多くのジュニア向けモデルはイオノマー系のカバーや非常にやわらかいウレタンを採用し、耐久性と扱いやすさのバランスを取っています。

コンプレッションとスイングスピードの関係

コンプレッションは球の「硬さ」を示す指標で、数値が小さいほどやわらかいボールです。一般的な目安は以下:

  • 低コンプレッション(30〜60程度):低スピード(〜70mph)向け。ジュニアや初心者に適す。
  • 中コンプレッション(60〜80程度):中級者、成長段階のジュニアに向く。
  • 高コンプレッション(80〜100以上):高速スイング(90mph以上)向け。

ジュニアは年齢や体格によるスイングスピードの個人差が大きいため、実際のスイングスピードに応じてコンプレッションを選ぶのがベストです。低すぎると方向性が悪くなることがあり、高すぎると飛距離が出にくくなります。

年齢別・スキル別の選び方(目安)

  • 幼児〜低学年(〜6歳):フォームボールやスポンジ系のソフトボール。安全性と遊び感覚重視。
  • 小学校中学年(7〜10歳):低コンプレッション(30〜50)のジュニア専用ボール。視認性の高い色(蛍光イエローやオレンジ)を推奨。
  • 小学校高学年〜中学生前半(11〜14歳):体格やスイング次第で中〜低コンプレッション(50〜70)。ショートゲームのスピン性能を求める場合はウレタンカバーのソフトモデルも検討。
  • 中学生後半〜高校生(15歳以上):スイングスピード次第で一般成人向けボール(60〜90)に移行可能。競技志向なら規格準拠の高性能ウレタンボールへ。

ただし個人差は大きいので、上記はあくまで目安です。

練習用と競技用の違い

練習用ボールは耐久性や価格、飛びすぎない設計、安全性を重視する一方、競技用はスピン性能や打感の繊細さを優先します。ジュニアがまずはショットの基本を覚える段階では、安価で柔らかい練習ボールを多用するのが合理的です。

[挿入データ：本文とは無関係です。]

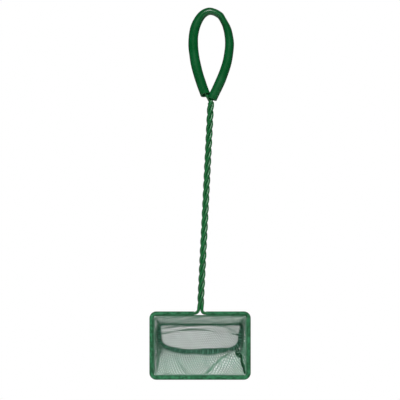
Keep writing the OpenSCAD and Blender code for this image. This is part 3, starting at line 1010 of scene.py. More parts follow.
@dataclass
class GripTube:
    """The vinyl tube over the loop, squeezed at its crown and kinked at two places."""

    layout: Layout
    finishes: Materials
    wall: float = 1.0
    lip: float = 0.42
    sides: int = 44
    steps: int = 11
    left_slant: float = 1.35
    right_slant: float = 0.3
    left_bevel: float = 0.2
    right_bevel: float = 0.2
    right_longer: float = 0.9
    slant_reach: float = 3.5
    closer: tuple[float, float] = (0.3, -0.25)
    closer_reach: float = 9.0
    kink_knots: tuple[int, ...] = (11, 14)
    ridge: float = 0.14
    ridge_reach: float = 1.5
    pinch: float = 0.06
    pinch_reach: float = 1.1
    lump: float = 0.05
    lump_size: float = 14.0
    fuller: float = 0.2
    end_marks: tuple[float, ...] = (0.04, 0.1, 0.18, 0.3, 0.5)
    kink_rows: list[int] = field(default_factory=list)
    route_shares: tuple[Triple, ...] = (
        (-0.31, 0.071, 1), (-0.51, 0.188, 1), (-0.73, 0.337, 1), (-0.893, 0.492, 1),
        (-0.965, 0.645, 0.99), (-0.925, 0.76, 0.97), (-0.777, 0.866, 0.94), (-0.49, 0.957, 0.85),
        (-0.13, 1, 0.75), (0.2, 0.991, 0.7), (0.43, 0.966, 0.7), (0.54, 0.947, 0.69),
        (0.665, 0.907, 0.65), (0.805, 0.853, 0.7), (0.855, 0.827, 0.76), (0.929, 0.784, 0.81),
        (0.996, 0.717, 0.86), (1.025, 0.648, 0.9), (1.006, 0.579, 0.9), (0.943, 0.485, 0.93),
        (0.826, 0.388, 0.96), (0.605, 0.263, 0.98), (0.351, 0.145, 0.98), (0.1, 0.035, 1),
    )

    def knots(self) -> Points:
        """Gives the route's own points, each with the tube's half thickness as a fourth value."""
        shares = np.array(self.route_shares, float)
        x = shares[:, 0] * self.layout.loop_w / 2
        z = self.layout.twist_top[2] + shares[:, 1] * self.layout.loop_h
        half = shares[:, 2] * self.layout.grip_d / 2
        return np.stack([x, np.zeros(len(x)), z, half], axis=-1)

    def rings(self, line: Points, less: Points) -> Points:
        """Draws the tube's section round each point of its line.

        Args:
            line: The route with the half thickness as its fourth value.
            less: How much smaller the section is at each point.

        Returns:
            Points: ring, place in the ring, axis.
        """
        heading = headings(line[:, :3])
        across = unit(np.cross(heading, Y_AXIS))
        wide = np.sqrt(np.maximum(self.layout.grip_d**2 / 2 - line[:, 3] ** 2, 0.1))
        flat = line[:, 3] + self.fuller
        a = np.linspace(0.0, TURN, self.sides, endpoint=False)
        along = lengths_along(line)
        outside, inside = np.clip(np.cos(a), 0, 1), np.clip(-np.cos(a), 0, 1)
        swell = np.zeros((len(line), self.sides))
        for row in self.kink_rows:
            away = np.abs(along - along[row])[:, None]
            swell += self.ridge * np.exp(-away / self.ridge_reach) * outside**2
            swell -= self.pinch * np.exp(-((away / self.pinch_reach) ** 2)) * inside**3
        reach_u = (flat - less)[:, None] + swell
        u = across[:, None, :] * (reach_u * np.cos(a))[..., None]
        v = Y_AXIS * ((wide - less)[:, None] * np.sin(a))[..., None]
        start = np.exp(-along / self.slant_reach)
        end = np.exp(-(along[-1] - along) / self.slant_reach)
        slant = (self.right_slant * end - self.left_slant * start)[:, None] * np.sin(a)
        slant -= (self.right_bevel * end - self.left_bevel * start)[:, None] * np.cos(a)
        slant += self.right_longer * end[:, None]
        points = line[:, None, :3] + u + v + heading[:, None, :] * slant[..., None]
        lumps = self.lump * wander(points, self.lump_size, 21)
        return points + unit(u + v) * lumps[..., None]

    def build(self) -> list[bpy.types.Object]:
        """Makes the tube with its wall and its two cut ends."""
        line = smooth_line(self.knots(), self.steps)
        along = lengths_along(line)
        fine = np.array(self.end_marks)
        shares = np.unique(np.concatenate([fine, along, along[-1] - fine])) / along[-1]
        knots = np.interp(along[:: self.steps] / along[-1], shares, np.arange(len(shares)))
        line = at_shares(line, shares)
        along = lengths_along(line)
        nearer = np.exp(-((along / self.closer_reach) ** 2)) * self.closer[0]
        nearer += np.exp(-(((along[-1] - along) / self.closer_reach) ** 2)) * self.closer[1]
        line[:, 0] += nearer
        self.kink_rows = [int(round(knots[k])) for k in self.kink_knots]
        from_end = np.minimum(along, along[-1] - along)
        bend = np.clip(1 - from_end / self.lip, 0.0, 1.0)
        softening = self.lip * (1 - np.sqrt(1 - bend**2))
        outer = self.rings(line, softening)
        inner = self.rings(line, self.wall - softening)
        tube = grid_piece("grip_tube_vinyl", np.concatenate([outer, inner[::-1]]), True)
        return [keep(tube, self.finishes["vinyl"], "grip_vinyl", "grip_tube")]


# Hem


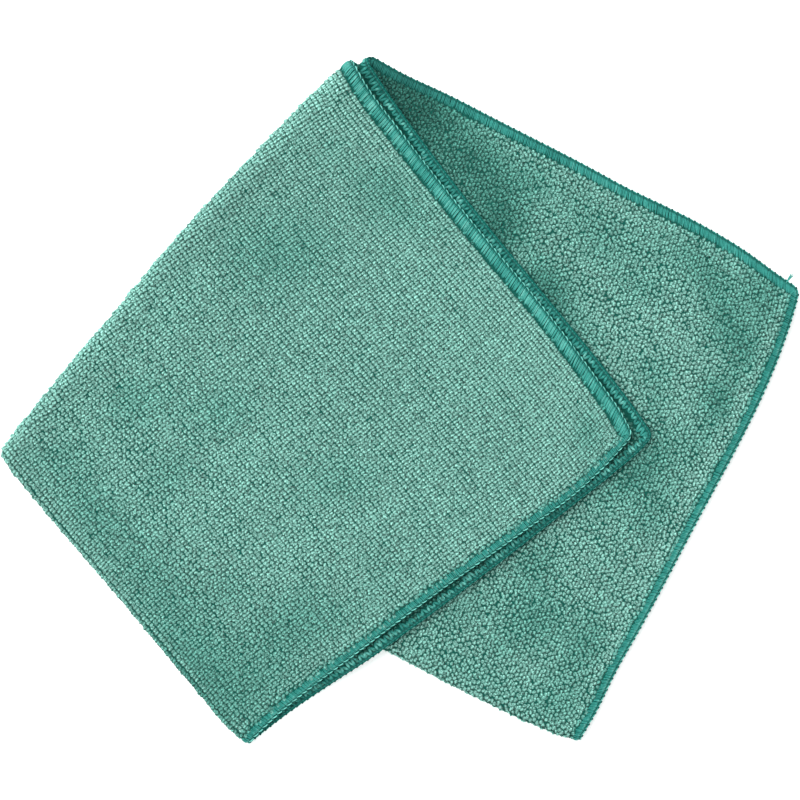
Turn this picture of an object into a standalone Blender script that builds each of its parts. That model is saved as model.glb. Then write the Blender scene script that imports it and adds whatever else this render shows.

競技参加が近づいたら競技規格準拠のボールで慣らしておきましょう。

視認性・マーキング・安全性

ジュニアボールでは視認性(追いやすさ)が重要です。蛍光色や大きめのマーキングは空中・グリーン上での見つけやすさを向上させ、紛失や打球事故のリスク低減にもつながります。また、耐久性の高いカバーはピン周りでの破れを防ぎます。

購入前に試すべきチェック項目(実践)

  • スイングスピードの計測:簡易スピードガンやレッスンプロで計測。
  • キャリーとトータル飛距離の比較:低圧ボールがどれだけ飛ぶかを確認。
  • アイアンでの打感とコントロール性:ショートゲームでのスピン感をチェック。
  • 耐久性テスト:削れや傷つきやすさを確認。
  • 視認性・回収のしやすさ:実際のラウンドで見つけやすいか。

おすすめブランドと製品例(参考)

以下はあくまで例示としてのメーカー/シリーズです。年齢や目的に合わせて検討してください。

  • Titleist(例:TruFeel等のソフトモデル)
  • Bridgestone(例:eシリーズの低圧モデル)
  • Callaway(例:Supersoft シリーズ)
  • Srixon(例:Soft Feel系)
  • 練習専用:スポンジボールや低反発ボール(各社より販売)

製品ごとの具体的な圧縮値やスペックはモデルにより異なるため、メーカー公表値や店頭での確認が必要です。

環境・コスト面の配慮

ジュニアはボールをなくす頻度が高いため、コストパフォーマンスも重要です。練習用は安価なパックを多用し、ラウンドや試合では比較的上位グレードのボールを使い分けるのが合理的です。また、発泡素材の練習ボールは野外使用時の環境負荷に配慮した回収・処分を心がけてください。

まとめ

ジュニアゴルフボール選びは、年齢やスイングスピード、目的(練習/競技)を基準にするのが基本です。低コンプレッション・視認性・耐久性を重視しつつ、成長に合わせて段階的に性能を上げていくことが上達と安全の近道です。実際にいくつか試して、コーチや専門店のアドバイスを受けることをおすすめします。